Hot-cereal sales leveled off at $713 million in all channels for the 52-week period ended September 1998, according to ACNielsen. In the supermarket channel, sales were $680 million for the 52-week period ended September 1998, down 2.2% from the previous year.
But any claims a food product can make about promoting healthy living can help sales, said Pat Redmond, grocery buyer for Rosauers Supermarkets, Spokane, Wash., which has stores in Washington, Oregon, Idaho and Montana.
"Everybody is on a health kick," Redmond said. "It has become a way of life for an awful lot of people. Our sale of Quaker Oats went up 25% when the FDA announcement first came out." The store expanded its hot-cereal display by about 20%, ran newspaper advertisements and reduced prices.
"Any time we get a chance to shout something, we do it," the buyer added. Now sales have leveled off, although increases of a little less than 5% were seen last year and the expanded shelf space has been retained. The only innovations expected in cereals this year are in the cold-cereal category, where even more new health-conscious varieties are anticipated, he said.
Stop & Shop stores in Connecticut, Rhode Island, New York and Massachusetts also will stick to a conventional advertising schedule, which should maintain, but not change, the steady sales pattern for hot cereals that has been experienced in the last year, according to a public relations representative who did not wish to be identified. Stop & Shop is headquartered in Quincy, Mass.
On the other side of the country, Scolari's Food & Drug, based in Sparks, Nev., echoed the East Coast experience.
"Hot cereals always get some increase this time of year, because cold weather makes people think of it. We get a 10% to 15% increase in winter. Some stores saw a 2% to 3% overall increase in sales when the health claims were put on," said Charles Jones, senior buyer.
Scolari's, which has units in Nevada and California, sells Hy-Top private-label hot cereal along with national brands. Scolari's will do newspaper and in-store advertising at the end of January to keep the interest of those who switched to hot cereal at the beginning of winter. The product will remain displayed with the cold cereals, said both Jones and Redmond of Rosauers. Redmond noted that sales slip by as much as two-thirds when hot cereals are moved to the health-food section of the supermarket.

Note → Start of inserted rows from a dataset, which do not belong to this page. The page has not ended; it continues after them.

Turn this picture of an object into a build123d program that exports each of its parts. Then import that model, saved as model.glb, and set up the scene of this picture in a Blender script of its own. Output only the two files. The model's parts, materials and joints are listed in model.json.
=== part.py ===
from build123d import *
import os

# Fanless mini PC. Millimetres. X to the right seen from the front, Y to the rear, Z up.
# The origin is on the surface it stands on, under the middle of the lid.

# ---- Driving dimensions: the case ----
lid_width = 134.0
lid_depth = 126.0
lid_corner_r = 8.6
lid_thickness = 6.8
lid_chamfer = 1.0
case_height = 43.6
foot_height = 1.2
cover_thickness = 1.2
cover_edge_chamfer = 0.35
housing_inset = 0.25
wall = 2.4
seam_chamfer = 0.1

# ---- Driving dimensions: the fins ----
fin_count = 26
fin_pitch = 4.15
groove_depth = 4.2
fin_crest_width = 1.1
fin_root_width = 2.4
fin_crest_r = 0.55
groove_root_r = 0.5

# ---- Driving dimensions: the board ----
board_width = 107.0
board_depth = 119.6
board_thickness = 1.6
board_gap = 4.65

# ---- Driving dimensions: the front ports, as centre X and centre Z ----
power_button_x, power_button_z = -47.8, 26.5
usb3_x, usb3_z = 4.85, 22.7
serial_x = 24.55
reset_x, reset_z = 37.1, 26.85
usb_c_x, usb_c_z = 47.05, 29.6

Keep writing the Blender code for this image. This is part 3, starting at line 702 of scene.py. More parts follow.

Hot cereals may have lost a little bit of advantage after cold cereals also began to be promoted with FDA and American Heart Association endorsements, noted Kevin Dale, buyer for H.G. Hill, Nashville, Tenn. Sales have leveled in the last year, he said, with bagged cereals -- both hot and cold -- remaining the most popular because they are less expensive, he said.
Most manufacturer promotions are for cold cereals, according to Louis A. Amen, chairman of Super A. Foods, which has 12 stores in the Los Angeles area. His stores are not planning any special promotions, he said.
"Sales [of hot cereals] peaked about a year ago and now it is going down hill," said Iris Robinson, a spokeswoman for Brookshire Grocery Co., Tyler, Texas, which has 130 stores in Texas, Louisiana and Arkansas.
The company's private label, also Hy-Top, has been doing the best, followed by Quaker instant oatmeal. Hy-Top will be coming out with some new oatmeal flavors, and any special advertising will be aimed at the children's market. Otherwise, the normal three-times-a-winter promotional schedule, which started with a back-to-school push, will be maintained, Robinson said.